Implementation¶

pyTAMS implements the TAMS algorithm while encapsulating all the model-specific functionalities into an Abstract Base Class (ABC). By decoupling the physics from the TAMS algorithm, it becomes easier to extend the algorithm to new physics.

In particular, pyTAMS aims at tackling computationally expensive stochastic models, such as high-dimensional dynamical systems appearing in climate modeling or fluid dynamics, which requires High Performance Computing (HPC) platform to be used. As such, pyTAMS can be less efficient than more simplistic implementations where pure Python physics model can be efficiently vectorized. The internals of pyTAMS rely on a hierarchy of classes to describe data structures, data storage, workers and eventually the algorithm.
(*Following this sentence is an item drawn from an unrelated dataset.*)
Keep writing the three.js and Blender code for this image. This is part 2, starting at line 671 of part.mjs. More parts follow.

The reader is referred to the API documentation for more details on the classes and functions introduced hereafter.

Data structures & storage¶

pyTAMS uses an Array-Of-Structs (AOS) data structure to represent trajectories. The low-level data container is a snapshot, a dataclass gathering the instantaneous state of the model at a given point, along with a time, a noise increment and a value of the score function. Note that only the time and score are typed (both as float), while the type of the state and noise are up to the model implementation.

A list of snapshots constitutes a trajectory, along with some metadata such as the start and end times, the step size or the maximum score. The trajectory object instantiates the model, and implements function to advance the model in time or branch a trajectory.
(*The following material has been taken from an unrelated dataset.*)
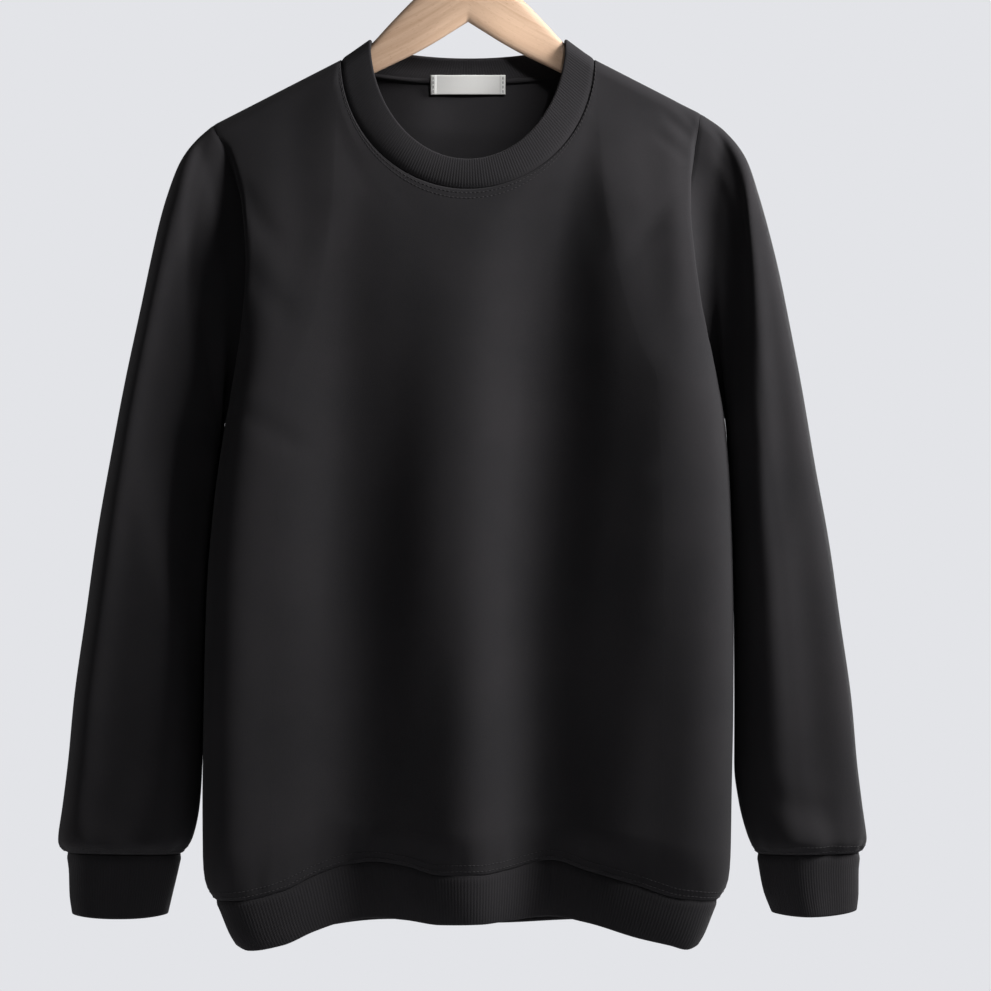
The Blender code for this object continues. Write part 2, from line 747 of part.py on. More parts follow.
def make_panel(name, side, material):
    points, normals = panel_grids(side)[:2]
    shift = seam_shift(points, rows=(0, -1), columns=(0, -1))
    for column, hand in ((SHOULDER_COLUMNS, -1), (-SHOULDER_COLUMNS - 1, 1)):
        along = unit(np.array([hand, 0.0, -SHOULDER_SLOPE]))
        shift[0, column] = (along + np.array([0.0, -side, 0.0])) * (SEAM_GAP / 2)
    outer = points + shift
    make_wall(name, outer, outer - normals * CLOTH_WALL, material)


def make_rib(name, outer, normals, material):
    """A rib band: as thin as the cloth at the seam it is sewn to, then double."""
    thickness = np.full(len(outer), RIB_WALL)
    thickness[0] = CLOTH_WALL
    inner = outer - normals * thickness[:, None, None]
    make_wall(name, outer, inner, material, closed=True)


def close_ring(front, back):
    """One ring of columns from a front half and a back half that share their ends."""
    return np.concatenate([front[:, :-1], back[:, :0:-1]], axis=1)


def make_neckband(material):
    front = panel_grids(1)
    back = panel_grids(-1)
    points = close_ring(front[2], back[2])
    normals = close_ring(front[3], back[3])
    outer = points + seam_shift(points, rows=(0,), closed=True)
    make_rib("neckband", outer, normals, material)


def make_hem_band(material):
    front = panel_grids(1)
    back = panel_grids(-1)
    points = close_ring(front[4], back[4])
    normals = close_ring(front[5], back[5])
    outer = points + seam_shift(points, rows=(0,), closed=True)
    make_rib("hem_band", outer, normals, material)


def sleeve_grids(hand):
    """Points and thickness directions of one sleeve and its cuff."""
    points, normals = raw_sleeve(hand)
    place = np.arange(points.shape[1]) / points.shape[1]
    cuff = cuff_surface(np.array(CUFF_STEPS, float)[:, None], place[None, :], hand)
    cuff_normals = grid_normals(cuff, cuff - cuff.mean(axis=1, keepdims=True), closed=True)
    front = armhole_directions(hand, 1)
    back = armhole_directions(hand, -1)
    normals[0] = np.concatenate([front, back[-2:0:-1]])
    cuff_seam = unit(normals[-1] + cuff_normals[0])
    normals[-1] = cuff_seam
    cuff_normals[0] = cuff_seam
    return points, normals, cuff, cuff_normals


def make_sleeve(name, cuff_name, hand, cloth, rib):
    """A sleeve in an upper and a lower part that meet at the elbow, and its cuff."""
    points, normals, cuff, cuff_normals = sleeve_grids(hand)
    elbow = SLEEVE_STEPS.index(ELBOW)
    for part, rows in (("_upper", slice(0, elbow + 1)), ("_lower", slice(elbow, None))):
        outer = points[rows] + seam_shift(points[rows], rows=(0, -1), closed=True)
        make_wall(name + part, outer, outer - normals[rows] * CLOTH_WALL, cloth, closed=True)
    cuff_outer = cuff + seam_shift(cuff, rows=(0,), closed=True)
    make_rib(cuff_name, cuff_outer, cuff_normals, rib)


def make_label(material):
    """A small woven label over the back neck seam, made from the points behind it."""
    points, normals, band, band_normals = panel_grids(-1)[:4]
    first = SHOULDER_COLUMNS
    last = first + NECK_COLUMNS + 1
    panel_inner = (points - normals * CLOTH_WALL)[1:4, first:last]
    band_inner = band - band_normals * RIB_WALL
    behind = np.concatenate([band_inner[::-1], panel_inner], axis=0)
    x = np.linspace(-LABEL_WIDTH / 2, LABEL_WIDTH / 2, LABEL_COLUMNS)
    z = np.linspace(LABEL_TOP, LABEL_BOTTOM, LABEL_ROWS)
    y = np.zeros((len(z), len(x)))
    for index, place in enumerate(x):
        column = [np.interp(place, row[:, 0], row[:, 1]) for row in behind]
        height = [np.interp(place, row[:, 0], row[:, 2]) for row in behind]
        y[:, index] = np.interp(-z, -np.array(height), column)
    grid_x, grid_z = np.meshgrid(x, z)
    back = np.stack([grid_x, y - LABEL_CLEARANCE, grid_z], axis=-1)
    front = back - np.array([0.0, LABEL_WALL, 0.0])
    make_wall("neck_label", front, back, material)


# ---- Hanger --------------------------------------------------------------
def make_hanger(material):
    """Wooden arms: rounded upright sections set along the hanger's outline."""
    half = np.array(HANGER_PROFILE, float)
    left = half[:0:-1] * np.array([-1.0, 1.0, 1.0])
    profile = np.concatenate([left, half])
    angle = 2.0 * np.pi * np.arange(ARM_SIDES) / ARM_SIDES
    up = power(np.cos(angle), 2.0 / ARM_SQUARENESS)
    out = power(np.sin(angle), 2.0 / ARM_SQUARENESS)
    middle = (profile[:, 1] + profile[:, 2]) / 2
    reach = (profile[:, 1] - profile[:, 2]) / 2
    x = np.repeat(profile[:, :1], ARM_SIDES, axis=1)
    y = np.repeat(ARM_HALF_THICKNESS * out[None, :], len(profile), axis=0)
    z = middle[:, None] + reach[:, None] * up[None, :]
    rings = np.stack([x, y, z], axis=-1)
    points = rings.reshape(-1, 3) * MM
    faces = []
    for ring in range(len(profile) - 1):
        for side in range(ARM_SIDES):
            follow = (side + 1) % ARM_SIDES
            start = ring * ARM_SIDES
            end = start + ARM_SIDES
            faces.append((start + side, start + follow, end + follow, end + side))
    last = (len(profile) - 1) * ARM_SIDES
    faces.append(tuple(reversed(range(ARM_SIDES))))
    faces.append(tuple(last + side for side in range(ARM_SIDES)))
    hanger = make_object("hanger", points, faces, material)

    hole_radius = (WIRE_RADIUS + HOLE_CLEARANCE) * MM
    top = HANGER_PROFILE[0][1]
    bottom = top - STEM_DEPTH - HOLE_CLEARANCE
    above = 10.0
    bpy.ops.mesh.primitive_cylinder_add(
        vertices=HOLE_SIDES,
        radius=hole_radius,
        depth=(top + above - bottom) * MM,
        location=(0.0, 0.0, (top + above + bottom) / 2 * MM),
    )
    cutter = bpy.context.object
    cutter.name = "hole_cutter"
    cutter.hide_render = True
    cutter.display_type = "WIRE"
    cut = hanger.modifiers.new("hook hole", "BOOLEAN")
    cut.operation = "DIFFERENCE"
    cut.object = cutter


def hook_line():
    """Centre line of the hook: stem, small bend, then the open loop."""
    loop_centre = -HOOK_RADIUS + WIRE_RADIUS
    rise = math.sqrt((WIRE_BEND + HOOK_RADIUS) ** 2 - WIRE_BEND ** 2)
    bend_centre = loop_centre - rise
    meet = math.atan2(-rise, WIRE_BEND)
    bottom = HANGER_PROFILE[0][1] - STEM_DEPTH
    line = [(0.0, bottom), (0.0, (bottom + bend_centre) / 2), (0.0, bend_centre)]
    for angle in np.linspace(math.pi, math.pi + meet, BEND_STEPS)[1:]:
        line.append((
            WIRE_BEND + WIRE_BEND * math.cos(angle),
            bend_centre + WIRE_BEND * math.sin(angle),
        ))
    for angle in np.linspace(meet, math.radians(HOOK_END_ANGLE), LOOP_STEPS)[1:]:
        line.append((
            HOOK_RADIUS * math.cos(angle),
            loop_centre + HOOK_RADIUS * math.sin(angle),
        ))
    return line


def make_hook(material):
    """Bent steel wire as a bevelled curve with filled ends."""
    curve = bpy.data.curves.new("hook", "CURVE")
    curve.dimensions = "3D"
    curve.bevel_depth = WIRE_RADIUS * MM
    curve.bevel_resolution = WIRE_BEVEL
    curve.use_fill_caps = True
    line = hook_line()
    spline = curve.splines.new("POLY")
    spline.points.add(len(line) - 1)
    for point, (x, z) in zip(spline.points, line):
        point.co = (x * MM, 0.0, z * MM, 1.0)
    curve.materials.append(material)
    hook = bpy.data.objects.new("hook", curve)
    bpy.context.scene.collection.objects.link(hook)


def main():
    for old in list(bpy.data.objects):
        bpy.data.objects.remove(old, do_unlink=True)
    fleece = make_material("charcoal fleece", CHARCOAL, 0.95)
    rib = make_material("charcoal rib knit", RIB_CHARCOAL, 0.95)
    woven = make_material("white woven label", LABEL_WHITE, 0.8)
    wood = make_material("beech wood", BEECH, 0.45)
    steel = make_material("bright steel", STEEL, 0.25, 1.0)
    make_panel("front", 1, fleece)
    make_panel("back", -1, fleece)
    make_sleeve("sleeve_left", "cuff_left", -1, fleece, rib)
    make_sleeve("sleeve_right", "cuff_right", 1, fleece, rib)
    make_hem_band(rib)
    make_neckband(rib)
    make_label(woven)
    make_hanger(wood)
    make_hook(steel)


main()
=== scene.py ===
# %% [markdown]
# # A crewneck sweatshirt on a wooden hanger
# The garment is cotton fleece: a smooth knitted face with a brushed back. It is cut as
# a front, a back and two sleeves, and finished with rib knit at the neck, cuffs and hem.
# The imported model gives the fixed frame, so every piece below is drawn in its place.

# %% Load the frame
import math

import bpy
import numpy as np
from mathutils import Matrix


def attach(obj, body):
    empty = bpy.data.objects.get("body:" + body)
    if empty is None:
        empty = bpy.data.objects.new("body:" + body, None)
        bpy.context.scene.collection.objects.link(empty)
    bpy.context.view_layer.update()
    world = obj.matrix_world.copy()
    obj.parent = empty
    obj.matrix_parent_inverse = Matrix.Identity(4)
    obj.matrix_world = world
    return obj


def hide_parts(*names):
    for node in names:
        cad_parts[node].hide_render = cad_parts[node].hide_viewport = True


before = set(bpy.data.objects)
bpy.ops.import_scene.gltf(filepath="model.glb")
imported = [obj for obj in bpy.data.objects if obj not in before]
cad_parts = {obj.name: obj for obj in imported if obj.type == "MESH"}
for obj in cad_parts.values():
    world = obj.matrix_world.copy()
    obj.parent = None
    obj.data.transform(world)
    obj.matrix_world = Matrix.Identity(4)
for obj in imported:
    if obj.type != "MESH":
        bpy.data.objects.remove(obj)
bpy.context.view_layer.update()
MM = 0.001

# %% [markdown]
# ## Small tools
# Every shape below is a formula on a grid. A few curves do most of the work: a soft S,
# a curve through table points that never overshoots, and a signed power, which draws
# the rounded-square sections of sleeves, cuffs and hanger.


# %% Curve tools
def smooth_step(low, high, x):
    """0 below low, 1 above high, and a soft S between: 3 s squared minus 2 s cubed."""
    s = np.clip((x - low) / (high - low), 0.0, 1.0)
    return s * s * (3.0 - 2.0 * s)


def curve_through(x_points, y_points, x):
    """Cubic pieces through the points; each tangent is the harmonic mean of its slopes."""
    x_points = np.asarray(x_points, float)
    y_points = np.asarray(y_points, float)
    step = np.diff(x_points)
    slope = np.diff(y_points) / step
    tangent = np.zeros_like(y_points)
    same = slope[:-1] * slope[1:] > 0
    total = np.where(same, slope[:-1] + slope[1:], 1.0)
    tangent[1:-1] = np.where(same, 2.0 * slope[:-1] * slope[1:] / total, 0.0)
    tangent[0] = slope[0]
    tangent[-1] = slope[-1]
    x = np.clip(x, x_points[0], x_points[-1])
    cell = np.clip(np.searchsorted(x_points, x) - 1, 0, len(step) - 1)
    s = (x - x_points[cell]) / step[cell]
    start = (1 + 2 * s) * (1 - s) ** 2 * y_points[cell]
    end = s ** 2 * (3 - 2 * s) * y_points[cell + 1]
    bend = s * (1 - s) ** 2 * tangent[cell] - s ** 2 * (1 - s) * tangent[cell + 1]
    return start + end + bend * step[cell]


def look_up(table, column, x):
    """One column of a table at x; the first column is the place, rising or falling."""
    rows = np.asarray(table, float)
    rows = rows[np.argsort(rows[:, 0])]
    return curve_through(rows[:, 0], rows[:, column], x)


def power(value, exponent):
    """Signed power: the sign times the size to the exponent."""
    return np.sign(value) * np.abs(value) ** exponent


def unit(vectors):
    return vectors / np.maximum(np.linalg.norm(vectors, axis=-1, keepdims=True), 1e-9)


def on_one_grid(first, second):
    """Both values as numbers on one common grid."""
    return np.broadcast_arrays(np.asarray(first, float), np.asarray(second, float))


def length_along(line):
    """Distance of each point from the first, measured along the line."""
    return np.concatenate([[0.0], np.cumsum(np.linalg.norm(np.diff(line, axis=0), axis=-1))])


# %% [markdown]
# ## The cut, in millimetres
# These are the sizes a pattern maker would give, in the frame's own coordinates: X runs
# across, the front faces -Y, Z is up, and the origin is the inside of the hook's crown.
# Where a value differs by side, 1 is the front and -1 the back. Where it differs by hand,
# -1 is the sleeve at -X and 1 the one at +X.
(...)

Finally, a list of trajectories is the central container for the TAMS’s database. The algorithm writes, reads and accesses trajectories through the database which also contains TAMS algorithm’s data such as splitting iterations weights and biases. The database can be instantiated independently from a TAMS run in order to explore the database contents.

Workers & parallelism¶

The TAMS algorithm exposes parallelism in two places: during the generation of the initial ensemble of trajectories (line 1 in the highlighted algorithm above), and at each splitting iterations where more than one trajectory can be branched (the loop on line 6 in the highlighted algorithm).
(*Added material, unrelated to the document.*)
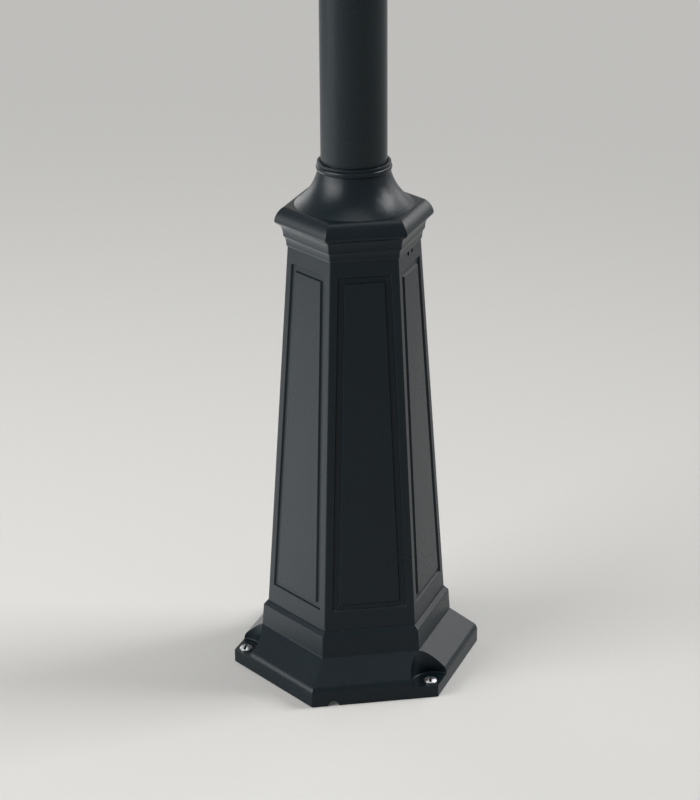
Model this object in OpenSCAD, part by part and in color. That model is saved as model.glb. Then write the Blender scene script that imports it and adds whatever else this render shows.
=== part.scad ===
// Lantern lamp post: a cast six-sided pedestal, a round steel tube and a six-sided lantern.
// Millimetres, +Z up, origin at the centre of the foot's underside, one flat side facing -Y.

/* [Foot] */
// Reach of the foot beyond the plinth, at its corners
skirt_out = 27.5; // [24:0.5:32]
// Height at which the upright rim and the sloping skirt would meet
rim_h = 16.6; // [15:0.2:19]
// Radius that rounds the rim into the skirt
rim_round = 9; // [5:0.5:10]
// Height at which the skirt meets the plinth
skirt_h = 38.2; // [34:0.2:44]
// Reach of the plinth's lower edge beyond the body, at its corners
plinth_out = 6.2; // [5:0.2:9]
// Reach of the plinth's upper edge beyond the body, at its corners
plinth_top_out = 4.7; // [3:0.1:5]
// Height of the upright faces of the plinth
plinth_h = 20.3; // [16:0.1:26]
// Height of the bevel on top of the plinth
bevel_h = 4; // [3:0.5:6]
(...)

Distribution of work is handled by a taskrunner object, which can have either a dask or an asyncio backend. The runner will spawn several workers, picking up tasks submitted to the runner. When using the dask runner with Slurm, the workers are spawned in individual Slurm jobs.

Algorithm¶

Finally, the TAMS algorithm is implemented in the TAMS class. The instantiation of a TAMS object requires a forward model type and a path to a TOML file to specify the various parameters.